▶ [WHAT YOU NEED TO DO]: Set down exactly the lines of the listing below, please, beginning with the first and ending with the line that holds "bow_r = 42.5; // [36:0.1:60]".

══ GIVEN DATA

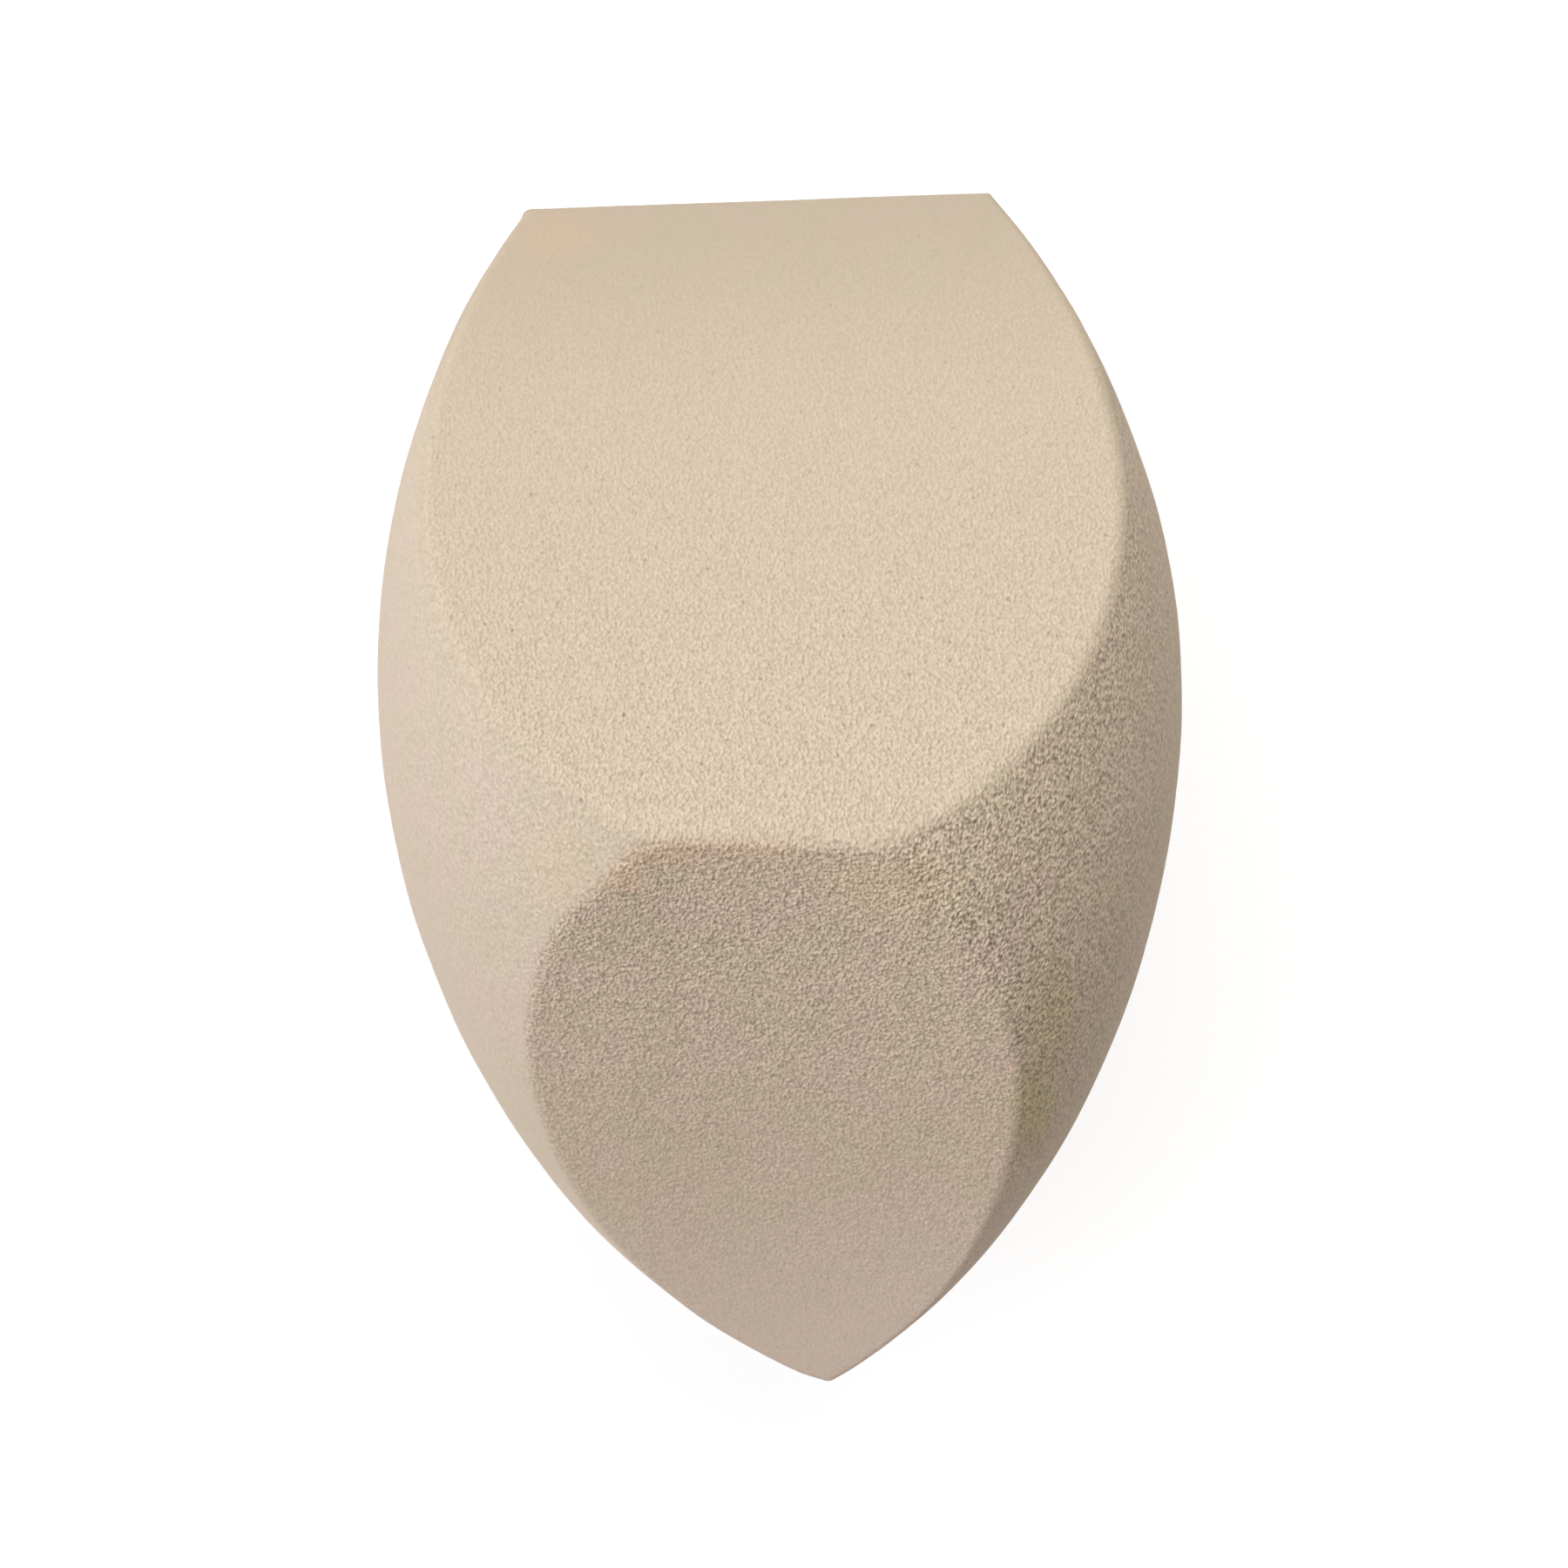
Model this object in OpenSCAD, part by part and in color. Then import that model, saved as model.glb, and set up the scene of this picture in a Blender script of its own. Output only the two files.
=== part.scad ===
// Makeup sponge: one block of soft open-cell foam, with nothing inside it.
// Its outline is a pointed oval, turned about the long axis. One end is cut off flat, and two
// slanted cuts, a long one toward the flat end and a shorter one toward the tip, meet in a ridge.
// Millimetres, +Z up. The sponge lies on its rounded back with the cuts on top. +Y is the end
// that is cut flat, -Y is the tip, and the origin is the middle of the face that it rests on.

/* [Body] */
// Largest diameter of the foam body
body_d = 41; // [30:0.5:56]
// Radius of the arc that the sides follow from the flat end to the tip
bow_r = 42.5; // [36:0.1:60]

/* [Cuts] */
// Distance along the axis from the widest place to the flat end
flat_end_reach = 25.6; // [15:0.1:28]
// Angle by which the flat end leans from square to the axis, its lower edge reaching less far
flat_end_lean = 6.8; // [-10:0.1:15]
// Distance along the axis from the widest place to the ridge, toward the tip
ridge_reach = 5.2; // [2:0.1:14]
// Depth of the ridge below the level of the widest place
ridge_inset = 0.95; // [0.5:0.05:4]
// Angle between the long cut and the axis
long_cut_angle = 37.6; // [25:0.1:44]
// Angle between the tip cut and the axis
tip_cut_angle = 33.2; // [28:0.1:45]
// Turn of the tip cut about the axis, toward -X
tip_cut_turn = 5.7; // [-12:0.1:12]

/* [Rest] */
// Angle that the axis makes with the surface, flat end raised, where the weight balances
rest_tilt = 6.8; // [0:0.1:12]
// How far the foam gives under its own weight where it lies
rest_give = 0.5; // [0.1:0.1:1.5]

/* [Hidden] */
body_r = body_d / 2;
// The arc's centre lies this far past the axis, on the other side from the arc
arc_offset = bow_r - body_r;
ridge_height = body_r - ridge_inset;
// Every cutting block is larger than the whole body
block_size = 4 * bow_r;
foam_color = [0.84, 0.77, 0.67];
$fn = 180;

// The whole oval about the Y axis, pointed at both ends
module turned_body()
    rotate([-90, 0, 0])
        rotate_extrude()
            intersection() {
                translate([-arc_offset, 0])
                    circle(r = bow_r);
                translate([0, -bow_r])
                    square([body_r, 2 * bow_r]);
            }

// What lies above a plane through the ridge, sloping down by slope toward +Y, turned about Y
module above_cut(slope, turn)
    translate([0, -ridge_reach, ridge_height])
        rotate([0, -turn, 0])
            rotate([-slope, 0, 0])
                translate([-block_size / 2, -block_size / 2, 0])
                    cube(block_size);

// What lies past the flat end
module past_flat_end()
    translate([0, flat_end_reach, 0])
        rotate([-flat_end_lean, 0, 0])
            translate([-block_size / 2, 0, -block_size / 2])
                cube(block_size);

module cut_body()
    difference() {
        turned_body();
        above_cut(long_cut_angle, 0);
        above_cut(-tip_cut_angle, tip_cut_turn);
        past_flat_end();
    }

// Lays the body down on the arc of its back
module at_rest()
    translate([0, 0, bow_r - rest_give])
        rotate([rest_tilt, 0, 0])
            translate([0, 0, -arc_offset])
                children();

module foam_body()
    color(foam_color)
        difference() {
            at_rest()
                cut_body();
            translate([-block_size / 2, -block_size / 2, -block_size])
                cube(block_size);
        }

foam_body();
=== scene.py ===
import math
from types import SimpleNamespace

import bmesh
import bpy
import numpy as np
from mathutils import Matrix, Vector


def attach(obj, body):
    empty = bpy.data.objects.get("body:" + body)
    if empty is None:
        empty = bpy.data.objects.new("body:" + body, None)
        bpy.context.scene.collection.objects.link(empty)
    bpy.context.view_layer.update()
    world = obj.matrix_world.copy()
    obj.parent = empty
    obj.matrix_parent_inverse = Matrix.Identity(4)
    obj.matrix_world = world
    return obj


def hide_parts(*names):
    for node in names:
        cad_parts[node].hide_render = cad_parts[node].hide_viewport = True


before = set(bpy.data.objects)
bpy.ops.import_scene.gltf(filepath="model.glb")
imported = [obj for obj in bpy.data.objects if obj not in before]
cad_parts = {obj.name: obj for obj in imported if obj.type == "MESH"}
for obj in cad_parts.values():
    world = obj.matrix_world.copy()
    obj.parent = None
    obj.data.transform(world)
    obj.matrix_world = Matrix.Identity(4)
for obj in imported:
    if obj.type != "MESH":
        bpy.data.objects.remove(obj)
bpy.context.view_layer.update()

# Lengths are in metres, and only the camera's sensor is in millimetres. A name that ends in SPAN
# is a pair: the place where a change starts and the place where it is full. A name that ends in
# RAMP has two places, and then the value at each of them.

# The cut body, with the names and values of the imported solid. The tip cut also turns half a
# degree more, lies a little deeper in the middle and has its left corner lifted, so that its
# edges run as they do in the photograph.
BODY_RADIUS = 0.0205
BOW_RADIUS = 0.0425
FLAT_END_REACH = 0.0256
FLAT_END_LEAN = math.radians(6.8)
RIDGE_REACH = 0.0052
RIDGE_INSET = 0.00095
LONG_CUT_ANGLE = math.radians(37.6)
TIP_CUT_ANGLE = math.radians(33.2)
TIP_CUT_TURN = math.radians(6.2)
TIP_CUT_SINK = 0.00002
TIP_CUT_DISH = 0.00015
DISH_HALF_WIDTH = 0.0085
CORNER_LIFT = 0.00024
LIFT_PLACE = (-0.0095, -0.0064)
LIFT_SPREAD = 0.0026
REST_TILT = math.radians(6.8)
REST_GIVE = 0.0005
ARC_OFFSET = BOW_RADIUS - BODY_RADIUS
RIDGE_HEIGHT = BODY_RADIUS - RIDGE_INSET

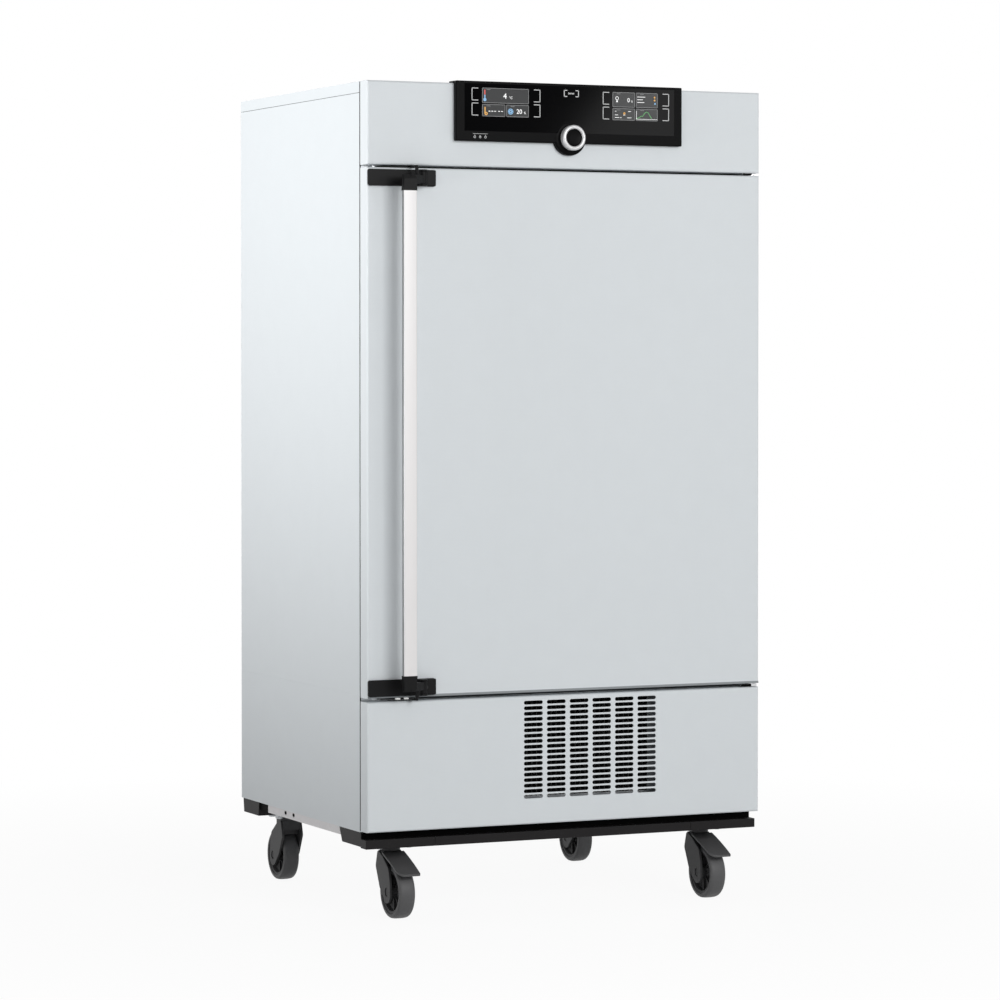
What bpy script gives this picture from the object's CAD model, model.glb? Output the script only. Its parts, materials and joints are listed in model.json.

════

▶ [COMPLETE OUTPUT]:
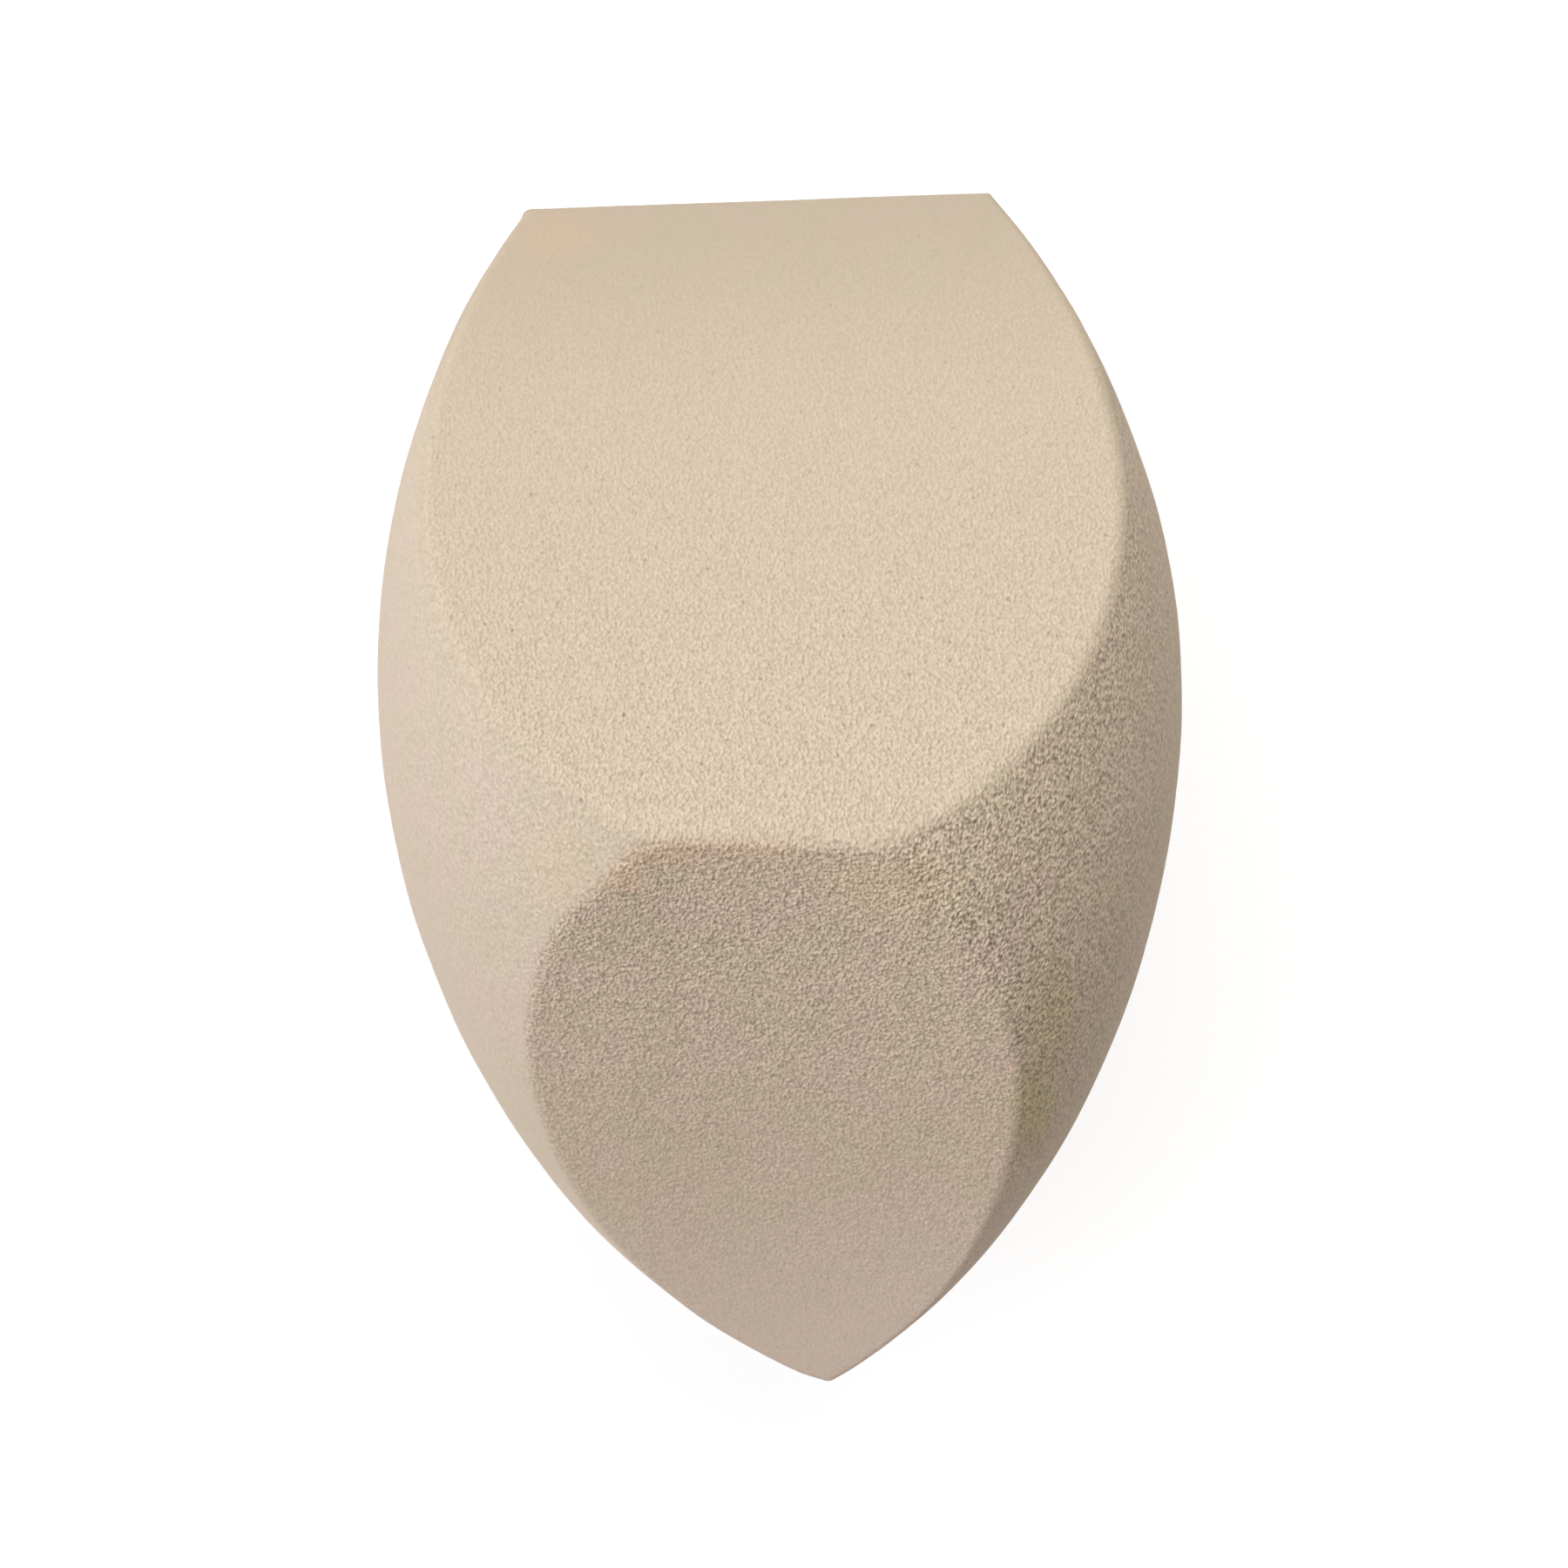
Model this object in OpenSCAD, part by part and in color. Then import that model, saved as model.glb, and set up the scene of this picture in a Blender script of its own. Output only the two files.
=== part.scad ===
// Makeup sponge: one block of soft open-cell foam, with nothing inside it.
// Its outline is a pointed oval, turned about the long axis. One end is cut off flat, and two
// slanted cuts, a long one toward the flat end and a shorter one toward the tip, meet in a ridge.
// Millimetres, +Z up. The sponge lies on its rounded back with the cuts on top. +Y is the end
// that is cut flat, -Y is the tip, and the origin is the middle of the face that it rests on.

/* [Body] */
// Largest diameter of the foam body
body_d = 41; // [30:0.5:56]
// Radius of the arc that the sides follow from the flat end to the tip
bow_r = 42.5; // [36:0.1:60]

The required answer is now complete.